> Dataset extract:
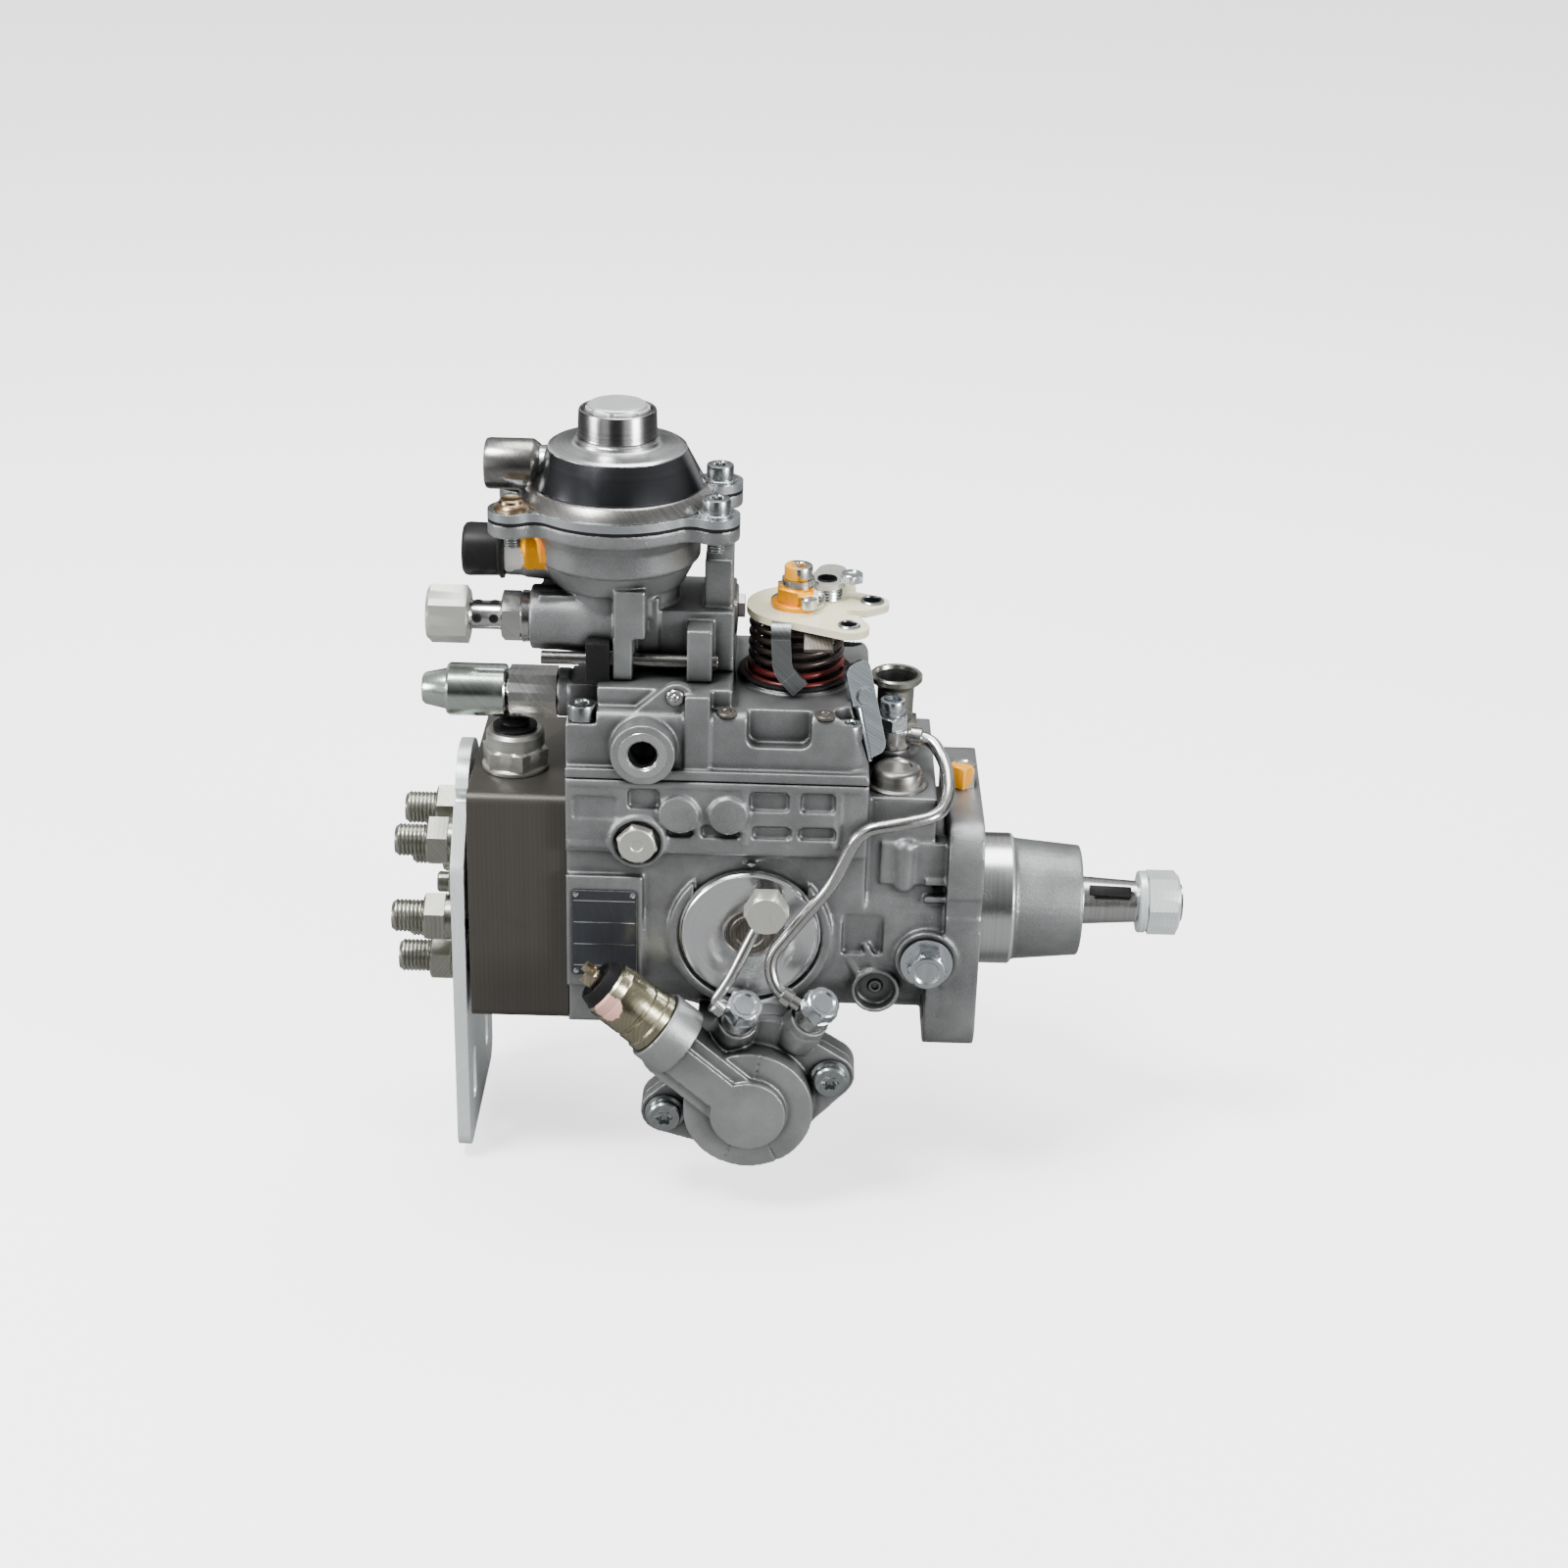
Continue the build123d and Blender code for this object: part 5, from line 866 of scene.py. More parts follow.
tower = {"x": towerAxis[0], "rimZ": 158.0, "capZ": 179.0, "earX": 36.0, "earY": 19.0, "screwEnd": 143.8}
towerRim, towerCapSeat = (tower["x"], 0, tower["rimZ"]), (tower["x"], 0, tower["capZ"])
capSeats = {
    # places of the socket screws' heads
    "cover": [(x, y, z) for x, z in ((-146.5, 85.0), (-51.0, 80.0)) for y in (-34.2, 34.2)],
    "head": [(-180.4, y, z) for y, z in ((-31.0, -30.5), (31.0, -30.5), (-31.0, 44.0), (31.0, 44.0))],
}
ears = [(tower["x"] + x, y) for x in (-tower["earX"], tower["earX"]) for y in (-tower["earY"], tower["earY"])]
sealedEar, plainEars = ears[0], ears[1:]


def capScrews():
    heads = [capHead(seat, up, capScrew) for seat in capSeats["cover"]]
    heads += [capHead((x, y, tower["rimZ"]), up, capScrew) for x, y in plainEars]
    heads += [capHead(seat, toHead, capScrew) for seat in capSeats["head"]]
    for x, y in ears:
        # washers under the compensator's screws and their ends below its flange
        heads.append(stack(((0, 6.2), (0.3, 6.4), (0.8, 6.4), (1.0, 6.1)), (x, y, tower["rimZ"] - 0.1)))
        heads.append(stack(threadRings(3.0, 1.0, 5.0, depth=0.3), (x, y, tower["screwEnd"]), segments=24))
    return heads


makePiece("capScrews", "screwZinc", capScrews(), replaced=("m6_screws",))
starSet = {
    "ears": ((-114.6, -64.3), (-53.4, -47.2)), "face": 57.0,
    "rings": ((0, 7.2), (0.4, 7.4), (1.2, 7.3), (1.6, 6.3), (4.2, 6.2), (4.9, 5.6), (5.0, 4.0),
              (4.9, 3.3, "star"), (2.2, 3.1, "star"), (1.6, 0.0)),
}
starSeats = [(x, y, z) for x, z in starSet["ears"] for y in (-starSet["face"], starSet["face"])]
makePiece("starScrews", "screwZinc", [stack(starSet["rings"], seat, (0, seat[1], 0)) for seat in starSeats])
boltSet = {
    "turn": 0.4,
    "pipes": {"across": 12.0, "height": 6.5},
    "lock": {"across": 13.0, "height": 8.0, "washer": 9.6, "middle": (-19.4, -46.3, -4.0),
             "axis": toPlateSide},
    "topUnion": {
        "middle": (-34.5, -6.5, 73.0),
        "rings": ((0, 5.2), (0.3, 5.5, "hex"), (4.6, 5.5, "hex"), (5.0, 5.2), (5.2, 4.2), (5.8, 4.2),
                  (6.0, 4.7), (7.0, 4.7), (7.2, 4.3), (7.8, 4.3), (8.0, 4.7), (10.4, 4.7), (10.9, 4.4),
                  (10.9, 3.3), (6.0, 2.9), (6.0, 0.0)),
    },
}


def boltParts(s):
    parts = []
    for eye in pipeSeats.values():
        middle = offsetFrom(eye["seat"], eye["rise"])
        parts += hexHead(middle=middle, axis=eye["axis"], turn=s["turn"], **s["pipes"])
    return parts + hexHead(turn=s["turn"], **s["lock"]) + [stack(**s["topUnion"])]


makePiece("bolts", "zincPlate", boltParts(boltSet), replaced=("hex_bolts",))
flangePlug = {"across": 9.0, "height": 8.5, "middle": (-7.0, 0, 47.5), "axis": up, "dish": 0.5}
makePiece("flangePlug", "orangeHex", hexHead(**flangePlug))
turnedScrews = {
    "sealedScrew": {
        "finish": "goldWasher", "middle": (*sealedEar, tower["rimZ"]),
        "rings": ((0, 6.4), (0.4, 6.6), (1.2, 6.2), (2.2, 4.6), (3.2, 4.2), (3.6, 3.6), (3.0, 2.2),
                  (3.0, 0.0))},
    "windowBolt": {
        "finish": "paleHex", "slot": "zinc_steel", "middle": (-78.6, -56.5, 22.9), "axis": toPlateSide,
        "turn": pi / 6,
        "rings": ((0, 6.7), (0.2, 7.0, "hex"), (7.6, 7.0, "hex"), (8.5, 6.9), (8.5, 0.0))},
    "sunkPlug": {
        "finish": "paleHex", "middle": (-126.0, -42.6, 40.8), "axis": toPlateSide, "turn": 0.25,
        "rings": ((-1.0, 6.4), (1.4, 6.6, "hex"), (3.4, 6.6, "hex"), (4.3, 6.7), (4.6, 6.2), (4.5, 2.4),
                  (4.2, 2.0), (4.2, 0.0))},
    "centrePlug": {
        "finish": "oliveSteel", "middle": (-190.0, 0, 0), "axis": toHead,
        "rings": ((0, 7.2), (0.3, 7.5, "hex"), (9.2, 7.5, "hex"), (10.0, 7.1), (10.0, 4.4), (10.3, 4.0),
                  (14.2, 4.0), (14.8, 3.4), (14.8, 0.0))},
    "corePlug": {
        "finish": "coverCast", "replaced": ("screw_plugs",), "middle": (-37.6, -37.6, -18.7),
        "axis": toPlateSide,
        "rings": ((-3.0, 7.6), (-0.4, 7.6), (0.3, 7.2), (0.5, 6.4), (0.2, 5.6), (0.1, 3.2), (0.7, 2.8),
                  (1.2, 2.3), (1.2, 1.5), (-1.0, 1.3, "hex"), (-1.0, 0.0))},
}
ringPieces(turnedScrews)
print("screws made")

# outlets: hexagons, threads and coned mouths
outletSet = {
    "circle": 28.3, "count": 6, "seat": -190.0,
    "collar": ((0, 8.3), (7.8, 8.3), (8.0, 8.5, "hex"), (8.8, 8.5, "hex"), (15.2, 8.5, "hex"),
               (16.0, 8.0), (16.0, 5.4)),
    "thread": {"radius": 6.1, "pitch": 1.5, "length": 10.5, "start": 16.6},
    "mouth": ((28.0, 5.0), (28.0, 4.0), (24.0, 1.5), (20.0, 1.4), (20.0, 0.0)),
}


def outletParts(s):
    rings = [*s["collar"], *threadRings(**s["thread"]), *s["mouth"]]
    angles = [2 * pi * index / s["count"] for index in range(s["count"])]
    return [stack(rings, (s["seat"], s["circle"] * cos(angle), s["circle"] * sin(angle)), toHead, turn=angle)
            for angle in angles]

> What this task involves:
Repeat exactly, please, each line from the beginning of the data through the line with "sealedEar, plainEars = ears[0], ears[1:]" in it, and only those lines.

> Final answer:
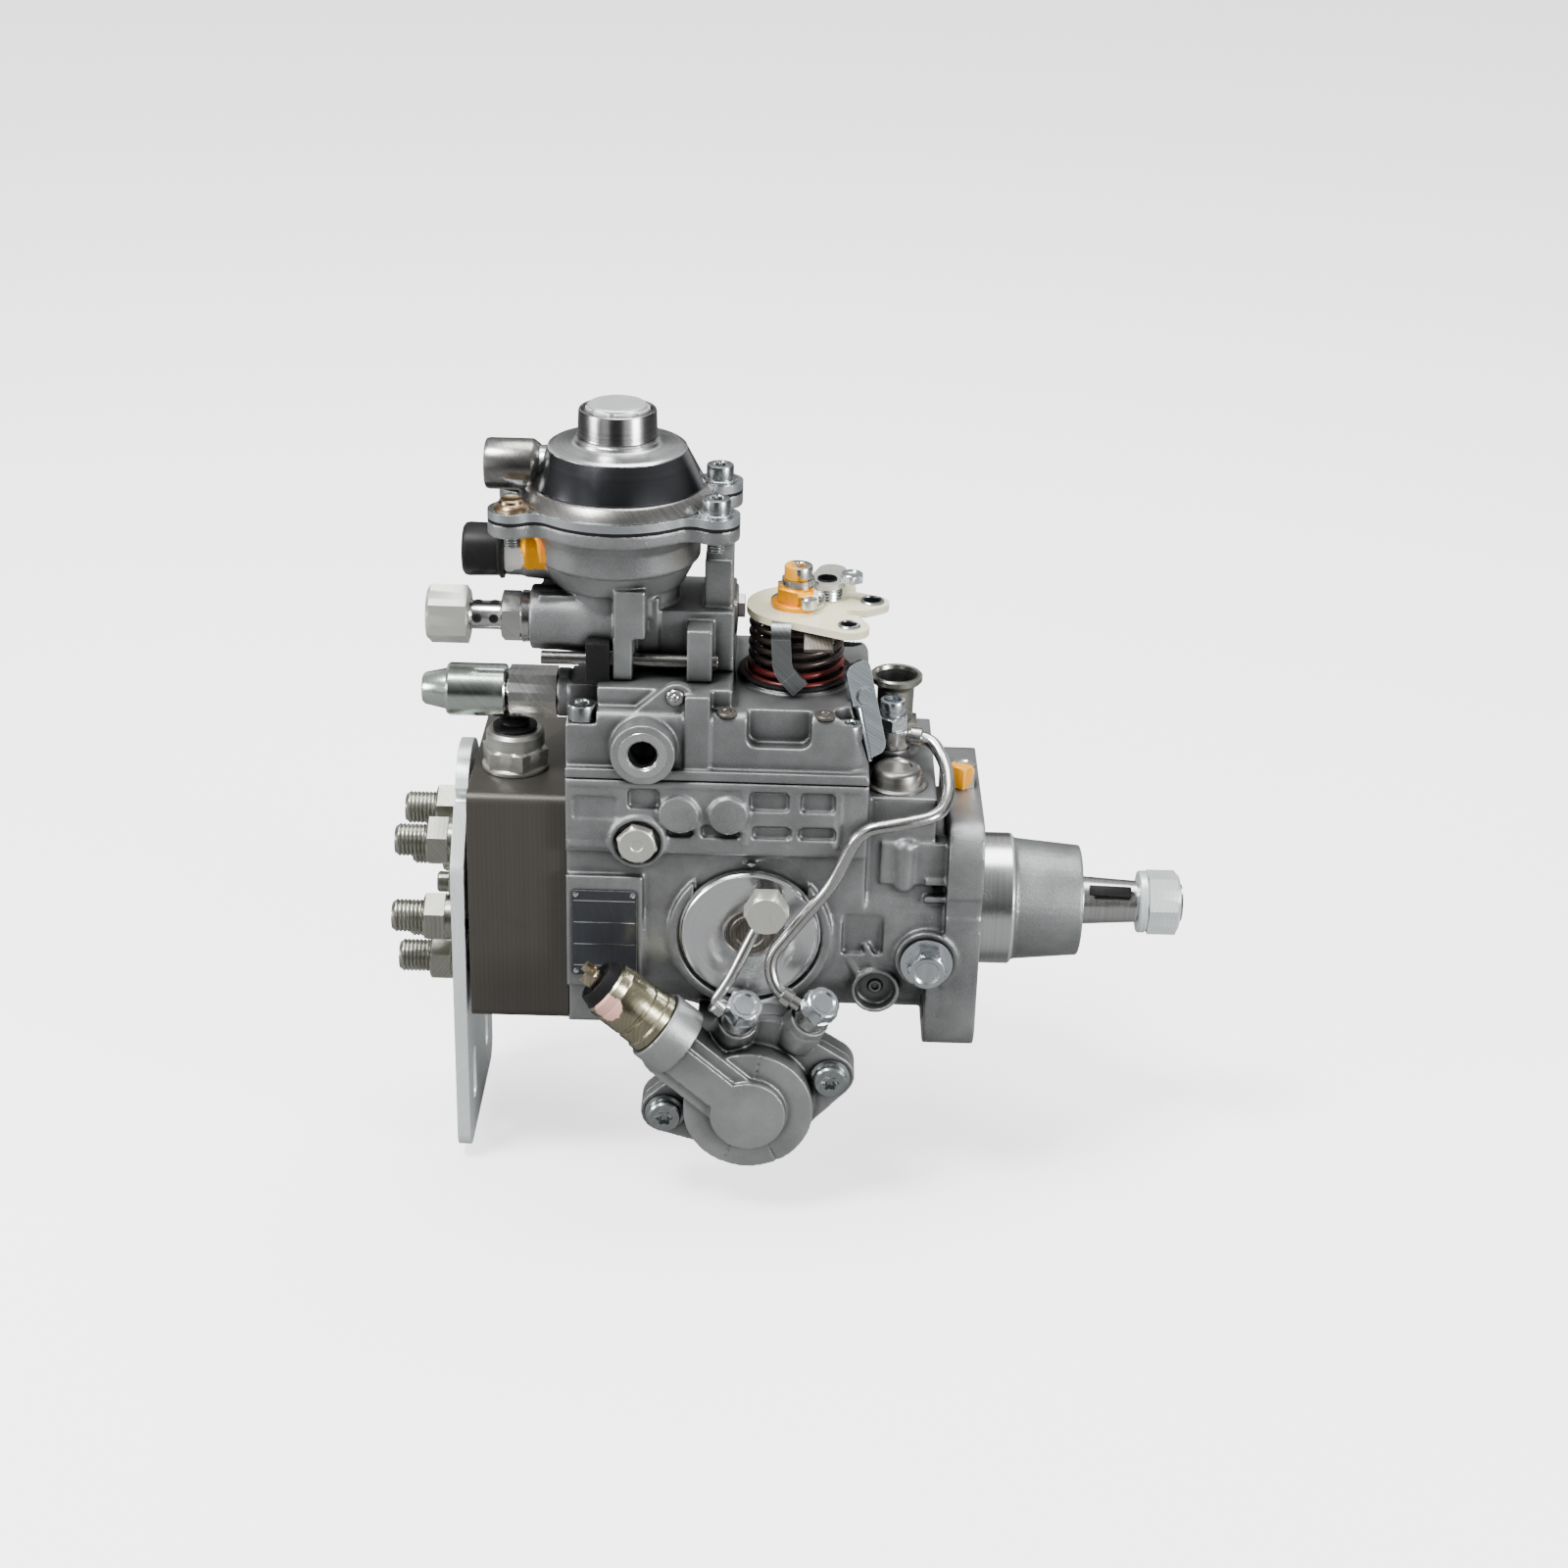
Continue the build123d and Blender code for this object: part 5, from line 866 of scene.py. More parts follow.
tower = {"x": towerAxis[0], "rimZ": 158.0, "capZ": 179.0, "earX": 36.0, "earY": 19.0, "screwEnd": 143.8}
towerRim, towerCapSeat = (tower["x"], 0, tower["rimZ"]), (tower["x"], 0, tower["capZ"])
capSeats = {
    # places of the socket screws' heads
    "cover": [(x, y, z) for x, z in ((-146.5, 85.0), (-51.0, 80.0)) for y in (-34.2, 34.2)],
    "head": [(-180.4, y, z) for y, z in ((-31.0, -30.5), (31.0, -30.5), (-31.0, 44.0), (31.0, 44.0))],
}
ears = [(tower["x"] + x, y) for x in (-tower["earX"], tower["earX"]) for y in (-tower["earY"], tower["earY"])]
sealedEar, plainEars = ears[0], ears[1:]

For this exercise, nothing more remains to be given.